A potential problem arises if adopt this equation in AS5100.5, and use it for load rating to AS 5100.7.
When using (V* - phiV_uc) instead of phiV_us, there is an implicit assumption that the ligaments (stirrups) provided is such that phiV_us + phiV_uc > V*, which is okay for designing bridges. Section-shear deficient bridges have [phiV_us + phiV_uc] < V*, i.e., [V*-phiV_uc] > phiV_us. If we use the AS 3600 equation to load rate force in the longitudinal steel, this introduces inaccuracy as the amount of force deducted (V* - phiV_uc) is larger than phiV_us. The canadian code has a limit "V_s not to be taken great than V_u" for their equation which uses V_s.
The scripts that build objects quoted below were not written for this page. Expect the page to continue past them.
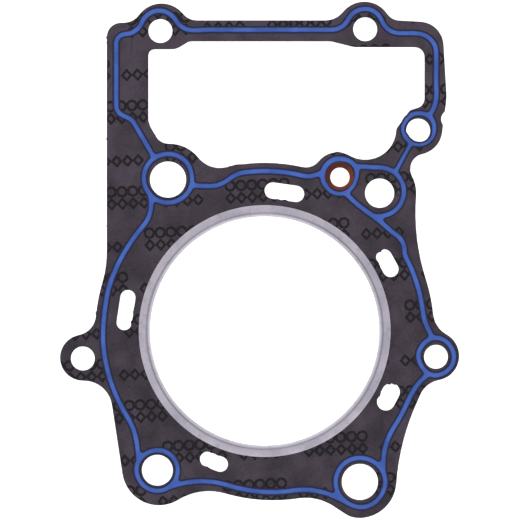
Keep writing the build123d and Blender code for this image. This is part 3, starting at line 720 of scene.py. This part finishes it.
class GASKET_OT_fire_ring(bpy.types.Operator):
    """Make the folded steel ring that grips the sheet at the cylinder"""

    bl_idname = "gasket.fire_ring"
    bl_label = "Steel ring"

    def execute(self, context):
        settings = context.scene.gasket_ring
        centre = (ring_low + ring_high) / 2
        bore = smallest_radius("fire_ring", centre)
        rim = ring_high.x - centre.x
        top = ring_high.z
        crease = bore + settings.lip_width
        flange = crease + settings.crease_width
        middle = (flange + crease) / 2
        lip_top = top - settings.crease_depth / 3
        wall = settings.wall_height / 2
        stock = settings.stock
        inner_top = top - stock
        corner = stock / 4
        ease, dip = 0.15 * MM, 0.01 * MM        # how softly flange and lip turn into the crease
        shoulder = crease - ease

        # Half of the section's outside from the rim to the bore, then its inside back to the fold
        outer = [(rim, inner_top)]
        outer += arc((rim - corner, top - corner), (corner, corner), 0, 90, 3)
        outer += [(flange + ease, top), (flange, top - dip), (middle, top - settings.crease_depth)]
        outer += arc((shoulder, wall), (shoulder - bore, lip_top - wall), 75, 180, 12)
        inner = [(bore + stock, wall), (middle, inner_top - settings.crease_depth),
                 (flange, inner_top)]
        section = outer + [(r, -z) for r, z in reversed(outer)]
        section += [(r, -z) for r, z in reversed(inner)] + inner
        mesh = lathe("steel_fire_ring", centre, section, RING_STEPS)
        material = tinned_steel(settings, centre / MM, (bore + crease) / 2 / MM, middle / MM)
        piece = placed("steel_fire_ring", mesh, material, smooth_angle=35)
        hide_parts("fire_ring")
        return {"FINISHED"}


class GASKET_OT_beads(bpy.types.Operator):
    """Make the printed sealing beads on both faces of the sheet"""

    bl_idname = "gasket.beads"
    bl_label = "Sealing beads"

    def execute(self, context):
        settings = context.scene.gasket_bead
        foot, height = bead_low.z, bead_high.z - bead_low.z
        waver_length = 3 * MM
        sunk = 0.05                     # of the height, by which the bead is pressed into the sheet

        # The ink keeps off the cut edges, but runs up against the seal
        cuts = [spot for loop in outlines("gasket_sheet", sheet_high.z)
                for spot in even_points(loop, settings.edge_step)
                if (spot - seal_middle).length > seat_reach]
        near_cut = kdtree.KDTree(len(cuts))
        for index, spot in enumerate(cuts):
            near_cut.insert((spot.x, spot.y, 0), index)
        near_cut.balance()

        def drifted(point):
            drift = Vector((0, 0))
            for (x, y), reach, (right, up) in PRINT_DRIFTS.values():
                near = 1 - (hypot(point.x - x * MM, point.y - y * MM) / (reach * MM)) ** 2
                if near > 0:
                    drift += near ** 2 * MM * Vector((right, up))
            to_cut = near_cut.find((point.x, point.y, 0))[0].to_2d() - point
            room = max(to_cut.length - settings.margin, 0)
            over = drift.dot(to_cut.normalized()) - room
            return point + drift - max(over, 0) * to_cut.normalized()

        def run_out(point):
            spot = Vector((point.x, point.y, 0))
            reach = settings.spread + settings.waver * noise.noise(spot / waver_length)
            room = near_cut.find(spot)[2] - settings.margin
            return min(reach, max(room, 0))

        loops = []
        for loop in outlines("upper_sealing_bead", bead_high.z):
            edge = smoothed(even_points(loop, settings.edge_step))
            edge = seated(edge, context.scene.gasket_seal.rim_shift)
            loops.append(pushed([drifted(point) for point in edge], run_out))
        material = printed_silicone(settings, foot / MM, bead_high.z / MM)
        for name, side in (("upper_printed_bead", 1), ("lower_printed_bead", -1)):
            mesh = filled_sheet(name, loops, settings.shoulder, settings.shoulder)
            for vertex in mesh.vertices:
                share = vertex.co.z / settings.shoulder
                vertex.co.z = side * (foot + height * (share if share > 0 else sunk * share))
            placed(name, mesh, material, smooth_angle=60)
        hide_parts("upper_sealing_bead")
        return {"FINISHED"}


class GASKET_OT_oil_seal(bpy.types.Operator):
    """Make the moulded seal ring in the oil hole"""

    bl_idname = "gasket.oil_seal"
    bl_label = "Oil seal"

    def execute(self, context):
        settings = context.scene.gasket_seal
        centre = (seal_low + seal_high) / 2
        hole = smallest_radius("oil_passage_seal", centre)
        rim = seal_high.x - centre.x
        top = seal_high.z
        edge = settings.edge_round
        section = arc((rim - edge / 2, top - edge / 2), (edge / 2, edge / 2), 0, 90, 5)
        section += arc((hole + edge, top - edge), (edge, edge), 90, 180, 8)
        section += [(r, -z) for r, z in reversed(section)]
        mesh = lathe("elastomer_oil_seal", centre, section, SEAL_STEPS)
        for vertex in mesh.vertices:
            outward = ((vertex.co - centre).to_2d().length - hole) / (rim - hole)
            vertex.co += outward * Vector((*settings.rim_shift, 0))
        material = moulded_elastomer(settings, centre)
        piece = placed("elastomer_oil_seal", mesh, material, smooth_angle=40)
        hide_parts("oil_passage_seal")
        return {"FINISHED"}


class GASKET_OT_stage(bpy.types.Operator):
    """Make the floor, the lamps, the world and the camera straight above"""

    bl_idname = "gasket.stage"
    bl_label = "Stage"

    def execute(self, context):
        settings = context.scene.gasket_stage
        scene = context.scene
        scene.view_settings.view_transform = "Standard"
        x, y = settings.view_centre

        lens = bpy.data.cameras.new("camera")
        lens.lens = settings.focal_length
        distance = settings.view_width * lens.lens / lens.sensor_width
        lens.clip_start, lens.clip_end = distance / 100, distance * 10
        camera = bpy.data.objects.new("camera", lens)
        camera.location = (x, y, sheet_high.z + distance)
        scene.collection.objects.link(camera)
        scene.camera = camera

        # Name, place and width in metres, and power
        lamps = (
            ("far_lamp", (x - 0.1, y + 0.7, 0.75), 0.8, settings.end_power),
            ("near_lamp", (x + 0.1, y - 0.7, 0.75), 0.8, settings.end_power),
            ("left_lamp", (x - 0.8, y, 0.5), 0.5, settings.side_power),
            ("right_lamp", (x + 0.8, y, 0.5), 0.5, settings.side_power),
        )
        for name, place, size, power in lamps:
            light = bpy.data.lights.new(name, "AREA")
            light.shape = "DISK"
            light.size = size
            light.energy = power
            lamp = bpy.data.objects.new(name, light)
            lamp.location = place
            aim = Vector((x, y, 0)) - lamp.location
            lamp.rotation_euler = aim.to_track_quat("-Z", "Y").to_euler()
            scene.collection.objects.link(lamp)

        # Even white light from all round, and pure white behind the gasket
        world = bpy.data.worlds.new("white_room")
        world.use_nodes = True
        scene.world = world
        tree = world.node_tree
        tree.nodes.clear()
        seen = self.seen(tree)
        strength = add(tree, "ShaderNodeMapRange", {
            "Value": seen, "To Min": settings.world_strength, "To Max": 1.0})
        background = add(tree, "ShaderNodeBackground", {
            "Color": linear("FFFFFF"), "Strength": strength.outputs[0]})
        add(tree, "ShaderNodeOutputWorld", {"Surface": background.outputs[0]})

        # White paper under the gasket, which glows only where it is looked at
        mesh = bpy.data.meshes.new("floor")
        half = 1.5                      # metres
        corners = [(-half, -half), (half, -half), (half, half), (-half, half)]
        ground = ring_low.z - settings.floor_gap
        mesh.from_pydata([(x + a, y + b, ground) for a, b in corners], [], [(0, 1, 2, 3)])
        floor = bpy.data.objects.new("floor", mesh)
        scene.collection.objects.link(floor)
        material = bpy.data.materials.new("white_paper")
        material.use_nodes = True
        tree = material.node_tree
        tree.nodes.clear()
        paper = add(tree, "ShaderNodeBsdfDiffuse", {"Color": linear("E6E6E6")})
        glow = add(tree, "ShaderNodeEmission", {"Color": linear("FFFFFF"), "Strength": 0.9})
        lit = add(tree, "ShaderNodeAddShader", {0: paper.outputs[0], 1: glow.outputs[0]})
        shown = add(tree, "ShaderNodeMixShader", {
            0: self.seen(tree), 1: paper.outputs[0], 2: lit.outputs[0]})
        add(tree, "ShaderNodeOutputMaterial", {"Surface": shown.outputs[0]})
        mesh.materials.append(material)
        return {"FINISHED"}

    def seen(self, tree):
        """Whether a ray comes from the camera, a reflection or through glass."""
        ray = add(tree, "ShaderNodeLightPath").outputs
        first = add(tree, "ShaderNodeMath", {
            0: ray["Is Camera Ray"], 1: ray["Is Glossy Ray"]}, operation="MAXIMUM")
        both = add(tree, "ShaderNodeMath", {
            0: first.outputs[0], 1: ray["Is Transmission Ray"]}, operation="MAXIMUM")
        return both.outputs[0]


class GASKET_PT_panel(bpy.types.Panel):
    """Lists the gasket's pieces"""

    bl_label = "Cylinder head gasket"
    bl_idname = "GASKET_PT_panel"
    bl_space_type = "VIEW_3D"
    bl_region_type = "UI"
    bl_category = "Gasket"

    def draw(self, context):
        for settings, operator in SECTIONS:
            box = self.layout.box()
            group = getattr(context.scene, settings)
            for name in group.bl_rna.properties.keys():
                if name not in ("rna_type", "name"):
                    box.prop(group, name)
            box.operator(operator)


SECTIONS = (
    ("gasket_sheet", "gasket.sheet"),
    ("gasket_ring", "gasket.fire_ring"),
    ("gasket_bead", "gasket.beads"),
    ("gasket_seal", "gasket.oil_seal"),
    ("gasket_stage", "gasket.stage"),
)
SETTINGS = {
    "gasket_sheet": SheetSettings,
    "gasket_ring": RingSettings,
    "gasket_bead": BeadSettings,
    "gasket_seal": SealSettings,
    "gasket_stage": StageSettings,
}
CLASSES = (
    *SETTINGS.values(),
    GASKET_OT_sheet,
    GASKET_OT_fire_ring,
    GASKET_OT_beads,
    GASKET_OT_oil_seal,
    GASKET_OT_stage,
    GASKET_PT_panel,
)


def register():
    for cls in CLASSES:
        bpy.utils.register_class(cls)
    for name, group in SETTINGS.items():
        setattr(bpy.types.Scene, name, bpy.props.PointerProperty(type=group))


def unregister():
    for name in SETTINGS:
        delattr(bpy.types.Scene, name)
    for cls in reversed(CLASSES):
        bpy.utils.unregister_class(cls)


def main():
    register()
    bpy.ops.gasket.sheet()
    bpy.ops.gasket.fire_ring()
    bpy.ops.gasket.beads()
    bpy.ops.gasket.oil_seal()
    bpy.ops.gasket.stage()
    bpy.context.view_layer.update()


if __name__ == "__main__":
    main()
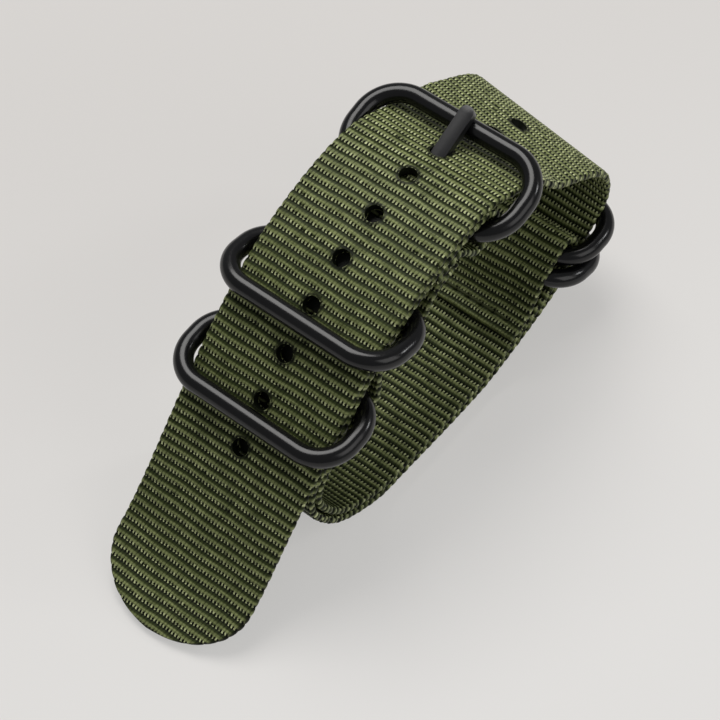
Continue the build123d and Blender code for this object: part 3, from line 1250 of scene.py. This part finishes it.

### RE: AS 3600 AMDT 2 Equation 8.2.7(2) additional longitudinal tension forces caused by shear

The old equation was being misused in practice by adding large areas of vertical reinforcement to reduce the longitudinal requirement to 0, based on the assumption that phi Vus is the capacity of the vertical reinforcement. That is not actually correct. Vus is the excess of Applied Shear above the Concrete Shear capacity.

The modified requirement simply uses the logic that Vus = V* - phi Vuc substituted in the old equation, which is what the old clause actually required but was mis-interpreted.

The current rule still limits the total of .5(V* + Vuc) to V* in the last sentence, so if Vuc is excessive, then the extra is ignored.

Hopefully AS5100 will fix this problem in future as it was actually some bridge designers who were found to be misusing it.

### RE: AS 3600 AMDT 2 Equation 8.2.7(2) additional longitudinal tension forces caused by shear

(OP)
The equations in AS 5100.5 must be suitable for both bridge design to AS 5100.5 and bridge asseessment (load rating) to AS 5100.7. The latest equation 8.2.7(2) in AS 3600,when using (V*-phiV_us), as stated in my earlier comments, assumed that [(phiV_us + phiV_uc) >= V*] which is not suitable for load rating.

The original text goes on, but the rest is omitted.